TOI% of Competition: This one is relatively simple.  Basically it measures the quality of opposition by averaging the season long ice time of the players they play against. I'm not sure how SCH uses it, but it's typically split between defensemen and forwards (from this article from a couple years ago http://nhlnumbers.com/2012/8/17/time-on-ice-competition-plots-for-all-30-teams you see that, while Toews plays against both forwards and defensemen with high TOI, Bolland only plays against forwards with high TOI, so Bolland usually plays against the top six forwards, but the second or third defense pair, but Toews plays against the top lines and top defense pair).

Also here’s a few relatively simple ones quickly described:

Plus/Minus (+/-): the net number of goals scored on even strength and shorthanded. Usually used only on players.

Goals/Points per 60 minutes: a (usually season or career long) average of the number of goals/points a player scores in 60 minutes of ice time.
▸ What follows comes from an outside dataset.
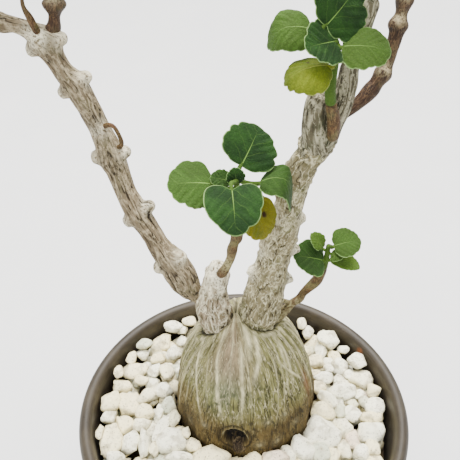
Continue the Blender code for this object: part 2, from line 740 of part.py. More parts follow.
def make_leafy_stem(name, stem, leaves, parts, points=20):
    """One node: a green stem, given as rows from foot to apex, with its stalked leaves."""
    pieces = new_collection(name + "_pieces")
    tube("green_stem", grown(stem), pieces, 1)
    nodes = np.asarray(stem, float)[:, :3]
    for number, leaf in enumerate(leaves):
        base = np.asarray(leaf[0], float)
        root = nodes[np.argmin(np.linalg.norm(nodes[1:] - base, axis=1)) + 1]
        small = (Vector(leaf[1]) - Vector(leaf[0])).length < SMALL_LEAF
        blade(f"blade_{number}", leaf, pieces, TIP_OUTLINE_POINTS if small else points)
        petiole(f"petiole_{number}", root, leaf, pieces)
    return finish(united(name, pieces, parts), "leaf_green", 60)


def tip_leaves(foot, direction, length, turn):
    """The stem rows and the leaves of a tip, in crossed pairs that shorten towards the apex."""
    axis = Vector(direction).normalized()
    sideways = axis.orthogonal().normalized()
    stem = []
    leaves = []
    foot = Vector(foot)
    for pair in range(TIP_PAIRS + 1):
        level = foot + axis * TIP_STEM_LENGTH * pair / TIP_PAIRS
        stem.append((*level, 1.2 - 0.15 * pair))
        if pair == 0:
            continue
        size = length * (1.0, 0.8, 0.45)[pair - 1]
        rise = (0.10, 0.35, 0.8)[pair - 1]
        for side in (0, 1):
            spin = Matrix.Rotation(turn + pair * math.pi / 2 + side * math.pi, 3, axis)
            out = (spin @ sideways + axis * rise).normalized()
            up = (axis - axis.dot(out) * out).normalized()
            start = level + out * (0.22 * size + 0.8)
            leaves.append((tuple(start), tuple(start + out * size), size * 0.96, tuple(up), 0.08, -6, -6))
    return stem, leaves


def make_leaves(parts):
    make_leafy_stem("leaves_trunk", TRUNK_GREEN_STEM, TRUNK_LEAVES, parts)
    make_leafy_stem("leaves_stub", STUB_GREEN_STEM, STUB_LEAVES, parts)
    make_leafy_stem("leaves_low", LOW_GREEN_STEM, LOW_LEAVES, parts)
    for number, (name, (foot, direction, length)) in enumerate(UNSEEN_TIPS.items()):
        stem, leaves = tip_leaves(foot, direction, length, 0.5 + number)
        make_leafy_stem(name, stem, leaves, parts, TIP_OUTLINE_POINTS)


def make_yellow_leaf(name, foot, leaf, parts):
    """A fading leaf, one body with its stalk, which ends a gap away from the stem."""
    pieces = new_collection(name + "_pieces")
    blade("blade", leaf, pieces)
    petiole("petiole", foot, leaf, pieces)
    finish(united(name, pieces, parts), "leaf_yellow", 60)


def main():
    clear_scene()
    parts = new_collection("potted_plectranthus")
    cutters = new_collection("cutters")
    make_pot(parts, cutters)
    make_drain_mesh(parts)
    make_soil(parts)
    make_pumice(parts)
    make_wood(parts)
    make_leaves(parts)
    make_yellow_leaf("yellow_leaf_trunk", TRUNK_YELLOW_FOOT, TRUNK_YELLOW_LEAF, parts)
    make_yellow_leaf("yellow_leaf_stub", STUB_YELLOW_FOOT, STUB_YELLOW_LEAF, parts)


main()
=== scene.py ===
"""Looks of the potted plectranthus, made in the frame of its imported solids.

Lengths are metres and +Z is up. Rows that were read off the plant are in millimetres and pass
through millimetres(). Every surface is worked out with numpy as a function of two parameters.
"""

import logging
import math
from dataclasses import dataclass, field
from enum import Enum
from typing import Iterable, Sequence

import bpy
import numpy as np
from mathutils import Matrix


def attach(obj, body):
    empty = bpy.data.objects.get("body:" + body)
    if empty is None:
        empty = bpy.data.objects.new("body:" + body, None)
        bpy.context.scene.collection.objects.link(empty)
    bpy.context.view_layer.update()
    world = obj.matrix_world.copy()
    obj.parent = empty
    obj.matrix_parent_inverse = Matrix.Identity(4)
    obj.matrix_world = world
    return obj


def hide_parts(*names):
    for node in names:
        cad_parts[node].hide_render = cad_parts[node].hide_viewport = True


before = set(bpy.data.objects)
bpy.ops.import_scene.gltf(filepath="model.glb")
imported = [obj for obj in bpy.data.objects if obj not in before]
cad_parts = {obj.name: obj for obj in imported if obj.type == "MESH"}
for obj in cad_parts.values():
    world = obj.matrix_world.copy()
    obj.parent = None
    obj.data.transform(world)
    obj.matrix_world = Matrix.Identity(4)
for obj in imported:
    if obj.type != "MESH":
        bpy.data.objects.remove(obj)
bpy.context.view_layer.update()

MM = 0.001
TAU = math.tau
PLANT_SCALE = 1.05
PLANT_SHIFT = (0.25, 8.9, -16.05)
LOG = logging.getLogger("plectranthus")

Colour = tuple[float, float, float]
Row = tuple[float, float, float, float]
Point = tuple[float, float, float]
Socket = bpy.types.NodeSocket


# Numbers and noise


def millimetres(values: Sequence) -> np.ndarray:
    """The same numbers as an array in metres."""
    return np.asarray(values, float) * MM


def paint(red: float, green: float, blue: float) -> Colour:
    """A colour given as screen values from 0 to 255, made linear.

    Args:
        red: Red as shown on a screen.
        green: Green as shown on a screen.
        blue: Blue as shown on a screen.

    Returns:
        The linear colour that a shader takes.
    """
    screen = np.array((red, green, blue)) / 255
    low = screen / 12.92
    high = ((screen + 0.055) / 1.055) ** 2.4
    return tuple(float(value) for value in np.where(screen <= 0.04045, low, high))


def unit(vectors: np.ndarray) -> np.ndarray:
    """The vectors, each divided by its length."""
    return vectors / np.maximum(np.linalg.norm(vectors, axis=-1, keepdims=True), 1e-12)


def ease(low: float, high: float, values: np.ndarray) -> np.ndarray:
    """0 below low, 1 above high, and 3t squared minus 2t cubed between them."""
    share = np.clip((values - low) / (high - low), 0, 1)
    return share * share * (3 - 2 * share)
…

For instance, a player who plays 600 minutes in a season and scores 10 goals and 50 points has 1 goal/60 minutes, and 5 points/60 minutes.

Penalty +/-: This is simply a calculation of how many penalties a player draws divided by how many he took (usually the box score will read “player x (penalty)- 2/5 min against player y” in that case player y draws the penalty, and player x takes the penalty).

Scoring chance: While there is no official designation, the Elias Sports Bureau (a well respected cornucopia of stats for all sports) defines a chance as a shot taken within an area shaped like a baseball home plate, starting from the goal crease, out to the faceoff dots, and up to the tops of the circles.  Here is a handy illustration:


It also includes shots taken on an odd man rush, a 3 on 2, a 2 on 1, etc.


So those are a few of the more well known advanced stats that will typically come up in a discussion.  There are others, but often they are only used by one site and have a competing metric on another site.  Corsi, Fenwick, and PDO are the “big ones”, and are generally accepted to some extent.  If you try and calculate these yourself, remember that the NHL’s site doesn’t list shot attempts as a stat, just shots on goal, which will skew the numbers dramatically (they have missed shots as a metric, and shots blocked by, but not shots blocked, and they’re both on a completely different page from the shots category).

There is one other metric that I would like to see, and that is zone time.  Basically calculate the amount of time the puck spends in each zone for players and teams.  I believe it can be a great metric, as it would include time spent passing and creating the best scoring opportunity, and controlling the play.